Quick troubleshooting

  • Layers don’t match around corners: Realign dip/strike; ensure thickness parity before adding micro detail.
  • Waterfalls with no cause: Introduce a resistant bed, a fault step, a lava dam, or a hanging valley. Add corresponding talus/spray.
  • Uniform debris: Re‑grade by slope and source; add block size gradients and fresh scarps.
  • Snow everywhere: Remask by aspect and wind drift; deepen lee pockets and scour windward ridges.

Practice studies for concepting sessions

  • Paint a cliff face with three alternating beds (hard/soft/hard). Carve a canyon and let the soft bed recess into alcoves; add fallen blocks from the upper hard bed and a talus fan at angle of repose.
  • Block out a radial volcanic edifice with stacked basalt flows; cut a river breach that produces a waterfall at a flow front. Place columnar joint talus at the base.
  • Design a karst plateau. Add sinkholes, a disappearing stream, a spring‑fed travertine terrace system, and a cave mouth aligned to dip.

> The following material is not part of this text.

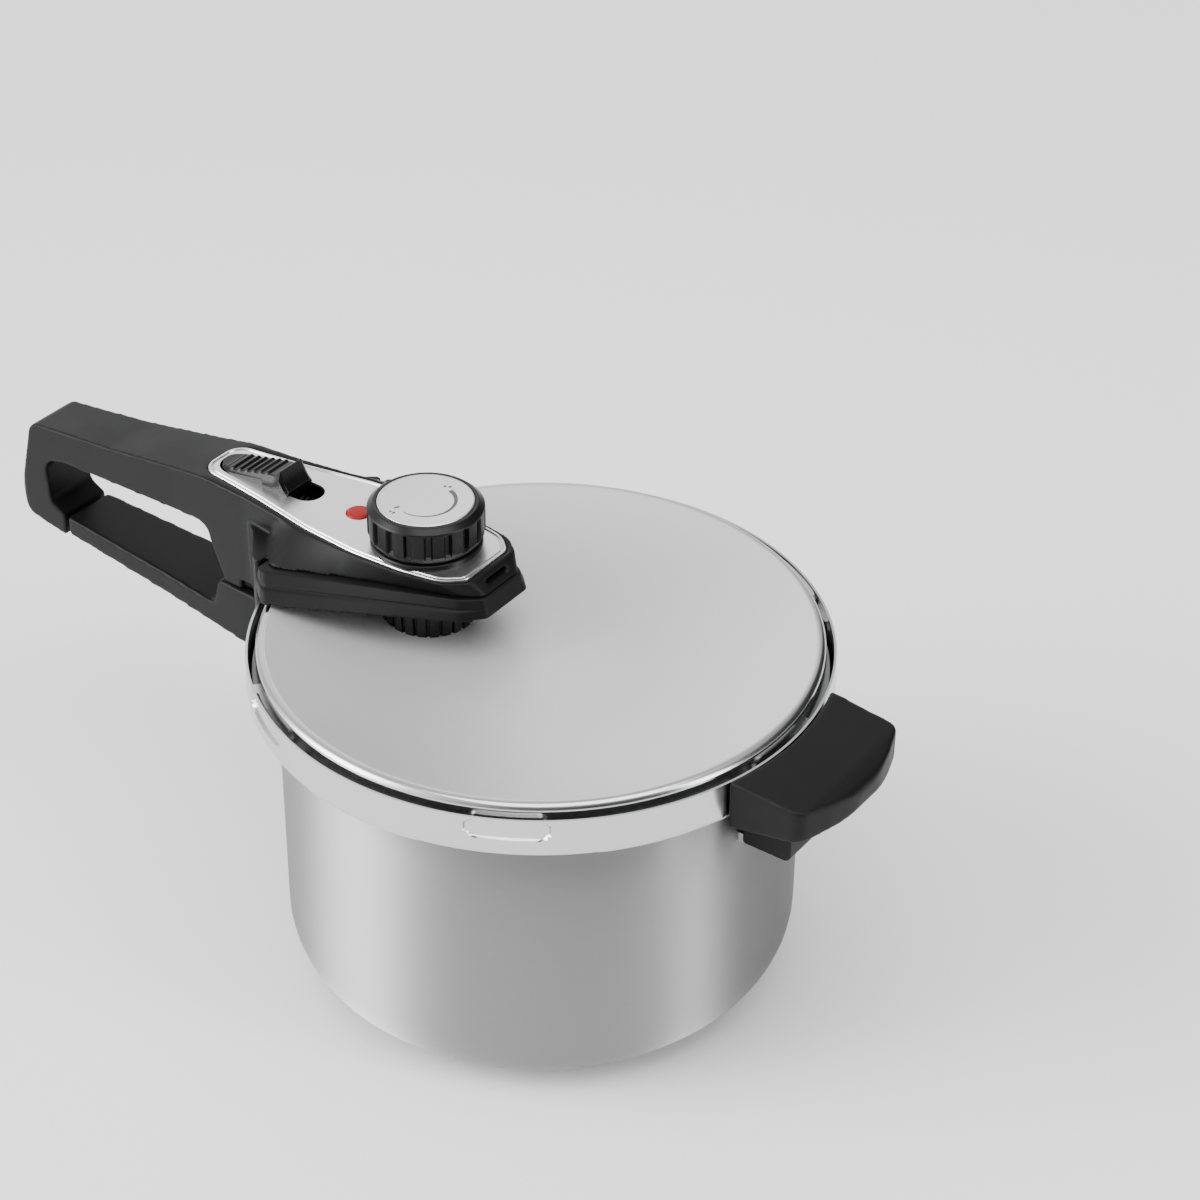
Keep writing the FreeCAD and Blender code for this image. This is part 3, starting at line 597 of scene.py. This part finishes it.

Hand‑off checklist for production

  • Layer directions (dip/strike) drawn on the greybox and provided as world‑space vectors.
  • Material families selected by lithology with notes on fracture spacing and color range.
  • Masks: slope, curvature, flow, aspect, altitude, wetness—exported and named.
  • Prop scatters tied to geomorphology: block fields, scree bands, fan lobes, erratics, tufa.
  • Decal library keyed to processes: varnish, seep stains, caliche, salt crust, travertine, cross‑bed laminae, ripple tops.
  • Rivers validated for continuous down‑grade to base level; knickpoints justified.

Final thought

When you let erosion write the brush strokes and stratification set the sheet music, every rock face, gully, and bench harmonizes. The result is a terrain that feels discovered, not placed—a world where players sense the forces that shaped it, even if they never name them.